Излюбленный способ противодействия колдовству такого рода, который часто отстаивали деревенские священники, состоял в том, что новоиспеченный муж должен был помочиться сквозь обручальное кольцо. До девятнадцатого века этот акробатический трюк был в большой моде. Немногие просвещенные умы, вроде Гийома Буше, сознавали, что одного лишь страха перед колдовством вполне достаточно, чтобы жених в брачную ночь «осрамился», но все дело при этом только в воображении, однако такая разумная теория была слишком прогрессивна для той суеверной эпохи, в какую они жили.
Вступать в брак в мае по-прежнему считалось дурной приметой, но в этом месяце существовал очаровательный обычай ухаживания, особенно в районе Пюизэ.

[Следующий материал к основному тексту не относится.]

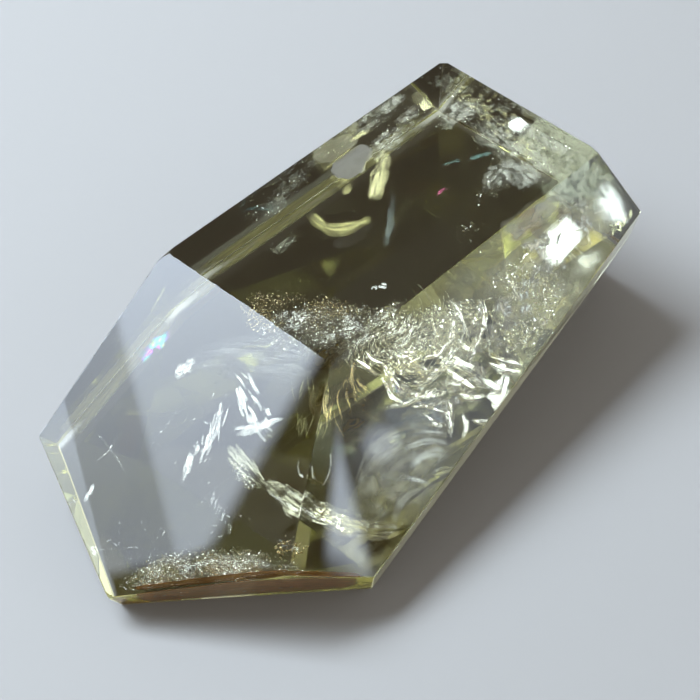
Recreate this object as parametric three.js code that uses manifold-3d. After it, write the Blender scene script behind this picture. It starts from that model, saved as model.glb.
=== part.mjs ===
// Citrine freeform: one clear quartz crystal ground and polished by hand into a long, low, many-sided
// piece. It lies on its flat base. A big table on top breaks into a slope at the blunt end and a steeper
// slope along one side, and walls that lean in or out close the rest.
//
// Units are millimetres, +Z is up. The origin is the middle of the stone's footprint box, on the surface
// that it rests on, and the stone's length runs along X, with the low pointed end at -X.
//
// The stone is made the way it was cut: a rough block, and one grinding cut for each polished face.

import * as THREE from 'three';
import Module from 'manifold-3d';
import { mergeVertices } from 'three/addons/utils/BufferGeometryUtils.js';

// The rough block that the faces are ground on. Its underside is the flat base of the finished stone.
const ROUGH_LENGTH = 130;
const ROUGH_WIDTH = 80;
const ROUGH_HEIGHT = 45;

// Side of the block that stands for one grinding cut. It is larger than the rough in every direction.
const CUT_SIZE = 300;

// Colour of the polished stone, and how smooth the polish is.
const CITRINE_COLOUR = 0xd9d59c;
const POLISH_ROUGHNESS = 0.03;

// Every polished face, as a lapidary notes it. azimuth is the compass direction in degrees that the face
// looks towards, from +X round towards +Y. tilt is its lean in degrees from looking straight up: under 90
// it can be seen from above, over 90 it is undercut. distance is how far the face lies from the origin.
const FACES = {
  table: { azimuth: 223.7, tilt: 4.7, distance: 24.20 },
  longSlope: { azimuth: 180.9, tilt: 28.1, distance: 26.36 },
  sideSlope: { azimuth: 257.0, tilt: 40.6, distance: 24.04 },
  frontWall: { azimuth: 219.2, tilt: 117.9, distance: 29.11 },
  noseWall: { azimuth: 142.6, tilt: 113.6, distance: 34.36 },
  leftWall: { azimuth: 89.6, tilt: 84.2, distance: 23.85 },
  rearLeftWall: { azimuth: 79.7, tilt: 80.2, distance: 23.07 },
  endWall: { azimuth: 353.7, tilt: 80.7, distance: 44.87 },
  endCorner: { azimuth: 340.8, tilt: 73.0, distance: 48.17 },
  girdle: { azimuth: 273.5, tilt: 106.9, distance: 19.60 },
  keel: { azimuth: 277.4, tilt: 128.0, distance: 14.76 },
};

// The edge of the base is rolled off along the tall walls: a wide shallow roll, then a narrow bevel at the
// wall's foot. tilt is as for a face, and setback is how far in from the wall's foot the flat starts.
const ROLLED_BASE_EDGES = [
  { wall: 'leftWall', tilt: 168, setback: 2.4 },
  { wall: 'leftWall', tilt: 132, setback: 0.7 },
  { wall: 'rearLeftWall', tilt: 168, setback: 2.4 },
  { wall: 'rearLeftWall', tilt: 132, setback: 0.7 },
  { wall: 'endWall', tilt: 132, setback: 0.4 },
];

// Corners that have been knocked and rubbed blunt: the faces that meet there, and how much is gone.
const BLUNTED_CORNERS = [
  { faces: ['table', 'rearLeftWall', 'endWall'], depth: 0.45 },
  { faces: ['longSlope', 'frontWall', 'noseWall'], depth: 0.35 },
  { faces: ['table', 'longSlope', 'rearLeftWall'], depth: 0.2 },
];

const wasm = await Module();
wasm.setup();

// Unit vector that a face looks along.
function outward({ azimuth, tilt }) {
  const polar = THREE.MathUtils.degToRad(tilt);
  const compass = THREE.MathUtils.degToRad(azimuth);
  return new THREE.Vector3(
    Math.sin(polar) * Math.cos(compass),
    Math.sin(polar) * Math.sin(compass),
    Math.cos(polar),
  );
}

// The point where three faces meet.
function cornerOf(faces) {
  const normals = faces.map(outward);
  const rows = new THREE.Matrix3().set(
    ...normals[0].toArray(),
    ...normals[1].toArray(),
    ...normals[2].toArray(),
  );
  const distances = new THREE.Vector3(...faces.map((face) => face.distance));
  return distances.applyMatrix3(rows.invert());
}

// A rolled base edge is one more flat along a wall's foot, which is where the wall meets the base.
function rolledFlat({ wall, tilt, setback }) {
  const { azimuth, tilt: lean, distance } = FACES[wall];
  const foot = distance / Math.sin(THREE.MathUtils.degToRad(lean));
  return {
    direction: outward({ azimuth, tilt }),
    distance: (foot - setback) * Math.sin(THREE.MathUtils.degToRad(tilt)),
  };
}

// A blunted corner is one more small flat, square to the mean direction of the faces that meet there.
function bluntFlat({ faces, depth }) {
  const meeting = faces.map((name) => FACES[name]);
  const direction = new THREE.Vector3();
  for (const face of meeting) {
    direction.add(outward(face));
  }
  direction.normalize();
  return { direction, distance: cornerOf(meeting).dot(direction) - depth };
}

// A three.js geometry as a solid that can be cut.
function solidOf(geometry) {
  geometry.deleteAttribute('normal');
  geometry.deleteAttribute('uv');
  const merged = mergeVertices(geometry);
  const vertProperties = new Float32Array(merged.attributes.position.array);
  const triVerts = new Uint32Array(merged.index.array);
  return new wasm.Manifold(new wasm.Mesh({ numProp: 3, vertProperties, triVerts }));
}

// The waste on the far side of a plane: a block that stands on the plane and takes all beyond it.
function wasteBeyond(direction, distance) {
  const block = new THREE.BoxGeometry(CUT_SIZE, CUT_SIZE, CUT_SIZE);
  block.translate(0, 0, CUT_SIZE / 2 + distance);
  const turn = new THREE.Quaternion().setFromUnitVectors(new THREE.Vector3(0, 0, 1), direction);
  block.applyQuaternion(turn);
  return solidOf(block);
}

// The finished solid as a geometry with flat, sharp-edged faces.
function geometryOf(solid) {
  const mesh = solid.getMesh();
  const geometry = new THREE.BufferGeometry();
  geometry.setAttribute('position', new THREE.BufferAttribute(mesh.vertProperties, 3));
  geometry.setIndex(new THREE.BufferAttribute(mesh.triVerts, 1));
  const flat = geometry.toNonIndexed();
  flat.computeVertexNormals();
  return flat;
}

const rough = new THREE.BoxGeometry(ROUGH_LENGTH, ROUGH_WIDTH, ROUGH_HEIGHT);
rough.translate(0, 0, ROUGH_HEIGHT / 2);

let stone = solidOf(rough);
for (const face of Object.values(FACES)) {
  stone = stone.subtract(wasteBeyond(outward(face), face.distance));
}
for (const { direction, distance } of [
  ...ROLLED_BASE_EDGES.map(rolledFlat),
  ...BLUNTED_CORNERS.map(bluntFlat),
]) {
  stone = stone.subtract(wasteBeyond(direction, distance));
}

const polishedCitrine = new THREE.MeshStandardMaterial({
  color: CITRINE_COLOUR,
  roughness: POLISH_ROUGHNESS,
  metalness: 0,
});

const crystal = new THREE.Mesh(geometryOf(stone), polishedCitrine);
crystal.name = 'citrine_crystal';

const group = new THREE.Group();
group.add(crystal);

export default group;
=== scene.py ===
import math
import random

import bmesh
import bpy
import numpy as np
from mathutils import Matrix, Vector, noise


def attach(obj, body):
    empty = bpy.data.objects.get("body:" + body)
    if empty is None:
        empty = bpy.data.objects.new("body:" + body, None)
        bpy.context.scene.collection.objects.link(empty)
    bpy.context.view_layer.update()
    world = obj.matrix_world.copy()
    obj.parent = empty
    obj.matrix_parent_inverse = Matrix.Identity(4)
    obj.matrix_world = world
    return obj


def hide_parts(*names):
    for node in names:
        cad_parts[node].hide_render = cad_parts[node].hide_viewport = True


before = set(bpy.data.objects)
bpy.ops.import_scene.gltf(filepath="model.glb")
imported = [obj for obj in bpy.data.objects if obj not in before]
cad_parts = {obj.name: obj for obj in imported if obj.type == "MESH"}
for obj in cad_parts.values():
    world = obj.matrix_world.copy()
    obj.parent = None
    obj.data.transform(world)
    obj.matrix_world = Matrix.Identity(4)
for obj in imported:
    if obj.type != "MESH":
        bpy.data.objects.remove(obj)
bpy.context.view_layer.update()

MM = 0.001


# ---------------------------------------------------------------- small helpers

def linear(hex_colour):
    """An sRGB hex colour, such as "d9d59c", as linear red, green, blue, alpha."""
    channels = [int(hex_colour[i:i + 2], 16) / 255 for i in (0, 2, 4)]
    return [c / 12.92 if c <= 0.04045 else ((c + 0.055) / 1.055) ** 2.4 for c in channels] + [1.0]


def node(tree, kind, settings=None, links=None):
    """Adds one node. Settings are properties or input values, and links are output sockets. An input is
    given by its name, or by its number where a node has several of the same name."""
    made = tree.nodes.new(kind)
    for name, value in (settings or {}).items():
        if isinstance(name, int) or name in made.inputs:
            made.inputs[name].default_value = value
        else:
            setattr(made, name, value)
    for name, socket in (links or {}).items():
        tree.links.new(socket, made.inputs[name])
    return made


def new_material(name):
    material = bpy.data.materials.new(name)
    material.use_nodes = True
    material.node_tree.nodes.clear()
    return material, material.node_tree


def add_object(name, mesh, material):
    mesh.materials.append(material)
    piece = bpy.data.objects.new(name, mesh)
    bpy.context.scene.collection.objects.link(piece)
    return piece


def keep(piece):
    """A finished piece of the stone: it rides on the stone's body."""
    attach(piece, "root")
    return piece


# ---------------------------------------------------------------- camera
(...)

Этот обычай, называвшийся la chalande (старофранцузское слово, означавшее «любовник» или «возлюбленный»), сохранялся, по утверждению ван Геннепа, примерно до 1830 года и принимал форму песенного диалога между страдающими от безнадежной любви пастухами и их подружками, чьи фермы обычно находились поблизости. Пастух влезал на самую верхушку дерева и принимался петь, высовываясь из листвы в конце каждого куплета или строфы. Пастушка, заслышав голос своего chalande, влезала на свое дерево, чтобы ему ответить. Несколько пар могли перекликаться так на закате, укрывшись среди цветущих ветвей, их жалобные голоса разносились на многие мили, и нельзя было вообразить себе ничего более милого и более похожего на пение птиц.